I've been meaning to do a simular thing for quite some time to geekdinners. People do suggest guests to me and to be fair I'm not very good at following up. This is usually the case when I don't know the guest well. But that level of tranparency would allow the geekdinner community to take things upon themsleves. I see this as a good thing.

Now I don't know what Sarah said in her speech but I'm guessing she may have mentioned turing london girl geekdinners into a charity? If not, I'm sorry Sarah. But we did talk about it a while ago and I'm sure she won't mind me mentioning it now (i hope).

Why would girl geekdinners and geekdinners benefit from being a charity or non-profit? Well I think it makes perfect sense. At the moment its the work of Sarah Blow on the girl side and myself on the other side. This means it relies on the time and effort of one person. This is cool, but what happens if that one person is too busy, on holiday or I hope not dies. This could mean geekdinners would die or slowly die. Someone might pick it up, like I did with geekdinners but should things be left to chance? Specially with the traction it might have already?

From another point of view what if the person who runs the geekdinner starts to abuse the name? spoils it for the community and other geekdinners? Yes you don't have to be a non-profit or charity to deal with this problem but its at the core of geekdinners is something which I and Sarah think is important. What that is, is difficult to put in words. I guess but its something to do with the next generation and geek culture.

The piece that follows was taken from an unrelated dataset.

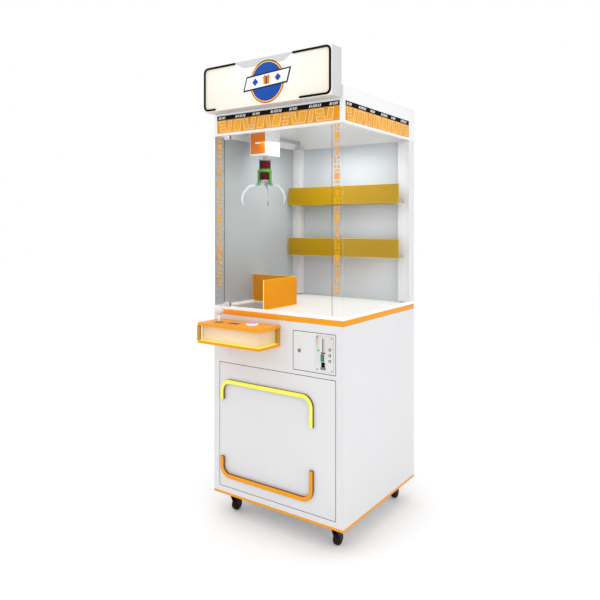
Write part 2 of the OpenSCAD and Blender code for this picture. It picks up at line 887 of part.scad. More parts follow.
// Coin face plate with the coin mechanism behind it
module coin_selector() {
    margin = 13;
    plate = 4;
    depth = 48;
    slot_w = 4;
    color([0.85, 0.84, 0.82]) difference() {
        union() {
            block([selector_x - margin, front_y - plate, selector_z - margin],
                  [selector_x + selector_w + margin, front_y, selector_z + selector_h + margin]);
            block([selector_x, front_y - 1, selector_z], [selector_x + selector_w, front_y + depth, selector_z + selector_h]);
        }
        block([coin_slot_x - slot_w / 2, front_y - plate - 1, coin_slot_z],
              [coin_slot_x + slot_w / 2, front_y + depth - 6, coin_slot_z + 52]);
        block([return_x - 0.3, front_y - plate - 1, return_z - 0.3],
              [return_x + return_w + 0.3, front_y + 12, return_z + return_h + 0.3]);
    }
}

module coin_return() {
    color([0.1, 0.5, 0.4]) block([return_x, front_y - 8, return_z], [return_x + return_w, front_y + 6, return_z + return_h]);
}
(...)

Sarah in her entry titled Techcrunch launch and Girlgeekdinners said this…

The idea of the girl geek dinners was to get the girls/ women feeling happier in a social tech environment and not worry about being the only female there… I was also hoping that by providing a way of getting people to meet each other that they would arrange to meet at such events having been to a girl geek dinner. I hope that this trend continues and that it really does help to bring more females into the industry and for those in the industry to not feel like they are the only ones out there!

So I would say the geekdinners are about self described geeks sharing there passion for what they love in a social environment without the worry of having to tone down their passion.

I heard this great little piece from Alex Lindsey on This week in media recently (had to link to mp3 because flash player doesn't like the sampling rate). The point of the quote is that I never mention geek being linked to technology. Geeks are people who are really into what there into, know the subject/item/thing inside out and would happily talk about it. Geek culture is on the rise and I personally believe this is a good thing.

Geekdinner embodies this rise and says, hey – its all good, go out and socialise too. There should be geekdinners appearing all over the country. Yes Meetup.com is a perfect example. Everyday across the world there is knitting, design, cooking, drinking, etc meetups. But Meetup.com is a commercial company and they want everything to happen on there domain. Geekdinner should or could be the open source version of Meetup.com. Technically how that would happen I have some thoughts but generally yes meetup.com is certainly a good level to aim for. And you know what its not going to get there with a few people doing it off there own back. It needs to be self-supporting. I think thats the key thing about it being the status of charity or non-profit foundation.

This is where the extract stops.